Better Off Dead

 


Does God Exist “taking it to the street”

As life has unfolded, and I lost my basic essence for a couple of years with in months the one person who I really loved for the first time in my life, could not or would not understand, there was nothing that could have made her understand, in all fairness there was one point in time that she was willing to understand, but the professionals did not prepare us for the journey that was to happen, for me it was a fight to understand the reason I was left living, but every waking moment the person who I trusted and gave my all to would be compelled to destroy every thing that I loved as I was caught in this land where I could not fight where I could not understand, only react to life and attacks.
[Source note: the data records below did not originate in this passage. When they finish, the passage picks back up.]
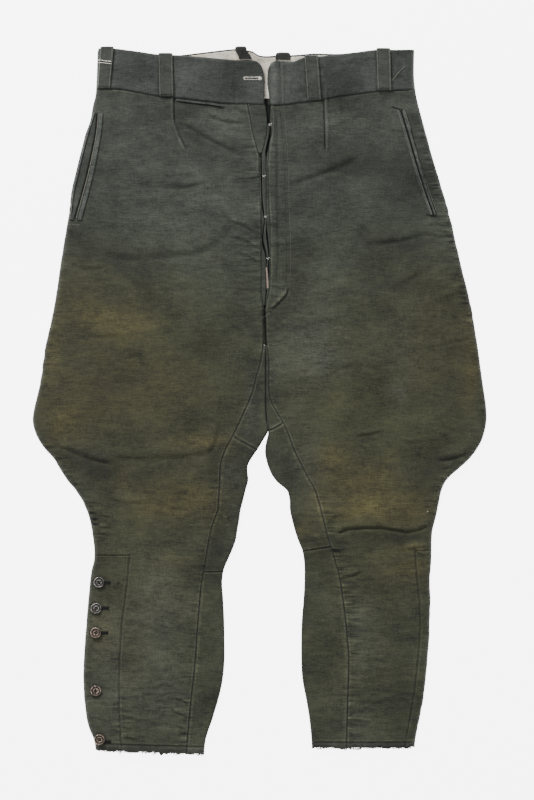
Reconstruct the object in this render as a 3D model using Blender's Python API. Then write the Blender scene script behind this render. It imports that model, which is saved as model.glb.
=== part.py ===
"""Uniform riding trousers laid flat with the front up, as closed cloth pieces.

The wearer's right leg is at -X, the waist is toward +Y and the cloth rests on z = 0.
Every table and size is in millimetres; the meshes are written in metres.
"""
import math

import bmesh
import bpy
from mathutils import Vector
from mathutils.bvhtree import BVHTree

MM = 0.001

# Cloth walls and how the layers lie on each other
CLOTH = 2.0
BAND = 3.0
LINING = 1.0
LOOP = 1.5
WELT = 1.2
SEAM_GAP = 0.3
EDGE_TOP = 5.2
PUFF = 2.3
PUFF_REACH = 48.0
BAND_RISE = 1.4
OUTER_ROLL = 5.0
INNER_ROLL = 2.4
FLOOR_CLEAR = 3.4
ROLL_STEPS = 4
TURN_STEPS = 5

# Heights across both legs
FORK_Y = 78.4
FORK_BLEND = 50.0
WAIST_FADE = 85.0
HEM_TILT = 0.037

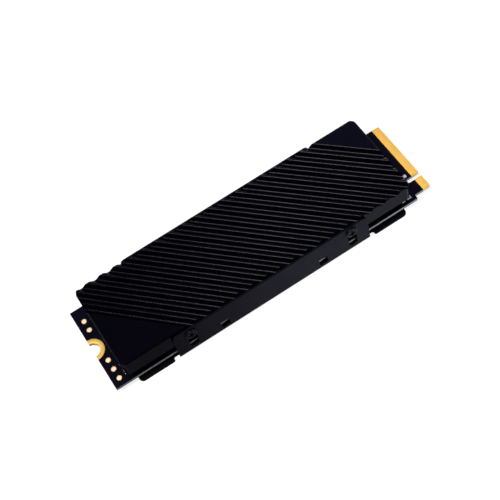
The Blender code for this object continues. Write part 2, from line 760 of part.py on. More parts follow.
def make_power_parts(controller_x):
    """The regulator, its coils and its large capacitors, in columns from the controller to the connector."""
    mould = material("power_chip_black", (0.02, 0.02, 0.02), 0.55)
    ferrite = material("inductor_grey", (0.06, 0.06, 0.065), 0.6)
    ceramic = material("capacitor_tan", (0.35, 0.24, 0.15), 0.5)
    can = material("crystal_metal", (0.6, 0.6, 0.58), 0.3, 1.0)
    power_x = controller_x + CONTROLLER_SIDE / 2 + POWER_SPACE + POWER_CHIP_SIDE / 2
    coil_x = power_x + (POWER_CHIP_SIDE + INDUCTOR_LENGTH) / 2 + POWER_SPACE
    bulk_x = coil_x + (INDUCTOR_LENGTH + BULK_WIDTH) / 2 + POWER_SPACE
    make_package("power_chip", POWER_CHIP_SIDE, POWER_CHIP_SIDE, POWER_CHIP_HEIGHT, mould, power_x)
    crystal_y = -(POWER_CHIP_SIDE + CRYSTAL_WIDTH) / 2 - POWER_SPACE
    lid = package_mesh("clock_crystal", CRYSTAL_LENGTH, CRYSTAL_WIDTH, CRYSTAL_HEIGHT, CRYSTAL_HEIGHT / 2)
    piece("clock_crystal", lid, can, (power_x, crystal_y, PART_BASE))
    for number, y in enumerate(row(INDUCTOR_COUNT, INDUCTOR_PITCH), 1):
        coil = box_mesh("inductor", INDUCTOR_LENGTH, INDUCTOR_WIDTH, INDUCTOR_HEIGHT)
        round_edges(piece(f"inductor_{number}", coil, ferrite, (coil_x, y, PART_BASE)), INDUCTOR_EDGE)
    for number, y in enumerate(row(BULK_COUNT, BULK_PITCH), 1):
        bulk = end_cap_mesh("bulk_capacitor", BULK_LENGTH, BULK_WIDTH, BULK_HEIGHT)
        piece(f"bulk_capacitor_{number}", bulk, ceramic, (bulk_x, y, PART_BASE), (0, 0, radians(90)))


def make_small_parts(dram_x, controller_x):
    """Ceramic capacitors along the controller's two sides and resistors along the memory's."""
    ceramic = material("small_capacitor_tan", (0.40, 0.28, 0.18), 0.5)
    glaze = material("resistor_black", (0.02, 0.02, 0.02), 0.4)
    beside = POWER_SPACE + SMALL_WIDTH / 2
    number = 0
    for side in (-1, 1):
        for offset in row(CAPACITOR_COUNT // 2, SMALL_PITCH):
            number += 1
            small = end_cap_mesh("capacitor", SMALL_LENGTH, SMALL_WIDTH, CAPACITOR_HEIGHT)
            y = side * (CONTROLLER_SIDE / 2 + beside)
            piece(f"capacitor_{number}", small, ceramic, (controller_x + offset, y, PART_BASE))
    number = 0
    for side in (-1, 1):
        for offset in row(RESISTOR_COUNT // 2, SMALL_PITCH):
            number += 1
            small = end_cap_mesh("resistor", SMALL_LENGTH, SMALL_WIDTH, RESISTOR_HEIGHT)
            y = side * (DRAM_WIDTH / 2 + beside)
            piece(f"resistor_{number}", small, glaze, (dram_x + offset, y, PART_BASE))


clear_scene()
parts = new_collection("gumstick_solid_state_drive")
cutters = new_collection("cutters")
drive = bpy.data.objects.new("drive_origin", None)
parts.objects.link(drive)
make_board()
make_heatsink()
make_tray()
make_screws()
memory_x, main_chip_x = make_chips()
make_power_parts(main_chip_x)
make_small_parts(memory_x, main_chip_x)
finish_shading(parts)
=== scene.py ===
"""The looks of a gumstick solid state drive: finishes, fine shapes, floor, lights and camera.

The frame's own axes are kept: X along the board to its edge connector, Y across it and Z up.
Sizes are written in millimetres times MM.
"""

from math import cos, floor, radians, sin

import bmesh
import bpy
from mathutils import Matrix, Quaternion, Vector


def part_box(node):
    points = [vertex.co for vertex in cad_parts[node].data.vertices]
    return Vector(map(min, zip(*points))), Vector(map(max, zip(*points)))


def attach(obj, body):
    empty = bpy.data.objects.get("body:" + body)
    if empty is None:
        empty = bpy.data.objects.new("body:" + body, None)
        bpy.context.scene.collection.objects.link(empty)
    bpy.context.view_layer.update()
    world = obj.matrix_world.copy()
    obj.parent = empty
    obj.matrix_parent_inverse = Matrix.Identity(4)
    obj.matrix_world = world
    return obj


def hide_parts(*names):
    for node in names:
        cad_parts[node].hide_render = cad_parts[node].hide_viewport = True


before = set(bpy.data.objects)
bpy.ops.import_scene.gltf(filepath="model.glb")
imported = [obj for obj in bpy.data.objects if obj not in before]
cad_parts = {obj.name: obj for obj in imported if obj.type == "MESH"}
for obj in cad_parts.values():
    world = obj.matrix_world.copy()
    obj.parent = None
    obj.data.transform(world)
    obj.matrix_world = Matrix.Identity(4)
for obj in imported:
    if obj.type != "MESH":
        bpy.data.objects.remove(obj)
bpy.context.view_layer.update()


# Folded tray
# One sheet of aluminium, stamped flat with its slots and windows, folded up along both sides and
# coated satin black. It wraps the board from below and hangs on the four side screws.

MM = 0.001
WELD = 0.0005 * MM

tray_low, tray_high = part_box("tray")
tray_middle = (tray_low.x + tray_high.x) / 2
tray_half = (tray_high.x - tray_low.x) / 2
sheet_thickness = 0.5 * MM
wing_outside = tray_high.y
wing_setback = 9.73 * MM
wing_half = tray_half - wing_setback
fold_radius = 0.8 * MM
relief_width = 1.3 * MM
relief_reach = 0.15 * MM
relief_rounding = 0.4 * MM
tray_corner = 1.0 * MM
wing_corner = 1.0 * MM
slot_size = (2.1 * MM, 6.15 * MM)
slot_bottom = 1.5 * MM
slot_from_wing_end = 4.1 * MM
window_size = (2.1 * MM, 2.5 * MM)
window_rounding = 0.5 * MM
window_bottom = 1.35 * MM
window_from_slot = 7.6 * MM
tray_edge = 0.08 * MM
corner_steps = 8
fold_steps = 10
sharp_angle = radians(32)
standing = Matrix.Rotation(radians(90), 3, "X")


def plate(corners):
    """A flat face from corners given as x, y and rounding, each rounded by a bevel of its own size."""
    shape = bmesh.new()
    made = [(shape.verts.new((x, y, 0)), size) for x, y, size in corners]
    shape.faces.new([corner for corner, size in made])
    for size in sorted({size for corner, size in made if size}, reverse=True):
        bmesh.ops.bevel(
            shape, geom=[corner for corner, own in made if own == size], offset=size,
            offset_type="OFFSET", segments=corner_steps, profile=0.5, affect="VERTICES", material=-1,
        )
    return shape


def rectangle(width, height, rounding):
    x, y = width / 2, height / 2
    return [(-x, -y, rounding), (x, -y, rounding), (x, y, rounding), (-x, y, rounding)]


def thicken(shape, height):
    """Pushes the flat shape's faces up into a closed solid."""
    faces = list(shape.faces)
    pushed = bmesh.ops.extrude_face_region(shape, geom=faces, use_keep_orig=True)["geom"]
    corners = [item for item in pushed if isinstance(item, bmesh.types.BMVert)]
    bmesh.ops.translate(shape, verts=corners, vec=(0, 0, height))
    bmesh.ops.recalc_face_normals(shape, faces=shape.faces)
    return shape


def place(shape, location, turn=None):
    if turn:
        bmesh.ops.transform(shape, matrix=turn.to_4x4(), verts=shape.verts)
    bmesh.ops.translate(shape, vec=location, verts=shape.verts)
    return shape


def join(shapes):
    """One shape that holds several."""
    whole = bmesh.new()
    for shape in shapes:
        mesh = bpy.data.meshes.new("joined")
        shape.to_mesh(mesh)
        shape.free()
        whole.from_mesh(mesh)
        bpy.data.meshes.remove(mesh)
    return whole


def as_object(name, shape):
    mesh = bpy.data.meshes.new(name)
    shape.to_mesh(mesh)
    shape.free()
    made = bpy.data.objects.new(name, mesh)
    bpy.context.scene.collection.objects.link(made)
    return made


def settle(made):
    """Applies an object's modifiers to its mesh."""
    graph = bpy.context.evaluated_depsgraph_get()
    mesh = bpy.data.meshes.new_from_object(made.evaluated_get(graph))
    made.modifiers.clear()
    made.data = mesh


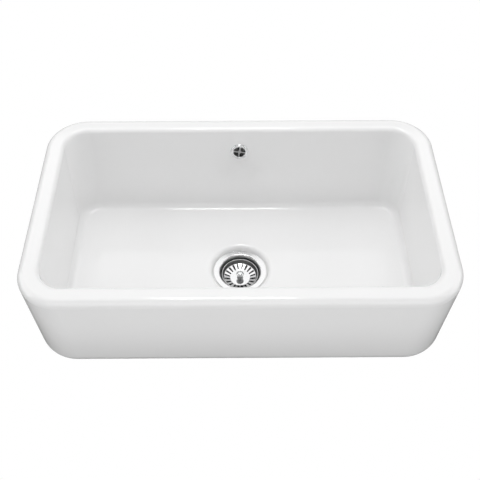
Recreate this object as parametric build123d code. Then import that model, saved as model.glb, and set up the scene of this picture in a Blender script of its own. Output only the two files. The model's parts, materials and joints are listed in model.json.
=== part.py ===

Though the devastation she caused would not allow me to have a real relationship though that is my deepest wish, would not allow me to love thought that is what I seek. Life truly is ironic it was this journey that would cause me to spend my life trying to change the awareness of brain injury. To try to save family though in the beginning I only wanted her to understand, as I got weird and eccentric she pulled further away from me, as I grasped for any immense of love she might have for me, as I tore the very fabric of her soul as I sought for answers that no one had, or no professional had. I would only discover answers from other who traveled my path and by the time I met that first of many persons who knew what I was going through and felt my life was taken completely from my grasp by the one person who I ever wanted to trust and love, my hope is I find someone who will love me as I loved. Pray for each other, that Jesus will open our eyes to the love that gives us reason, that we may recognize it and let it in.

 


Pick Our Self Up

It is an amazingly hard journey we survivors go through. And I realize I have been one of the lucky ones, many wonderful opportunities to explore, lots of new and different people in and out of my life. The satisfaction of contributing. Like I say I am lucky so many are left with nothing. But even with all the blessings in my life the weight of my soul from failing in life and losing so much that meant everything to me, what a fool I lived my life as. Hard to explain this awakening that happens, people just can’t believe it, hell I can’t believe it. But here I am stuck inside of someone I still don’t really know 5 years into this twilight now. When will the pain of who I was stop terrorizing my essence. Even if I could go back in time I don’t think it gets better than this. And at time this is not enough, not sure what is enough but the search for enough has my brain going a million miles an hour, sometime not even sure what the thoughts are my brain is going so fast. And times I to like so many regret that I am living, not feeling that I appreciate the purpose of my life. And this is from someone who sees it, I guess sometimes I just don’t like it. I think the thing that I try to remember is when I get into those modes, I need to know that it will pass, and I can help it pass. It’s like a magnetic force that pulls negative toward our inner being, and we must learn to not go there. Well fellow TBIers just thought I would start sharing random thoughts I pray that we may be blessed.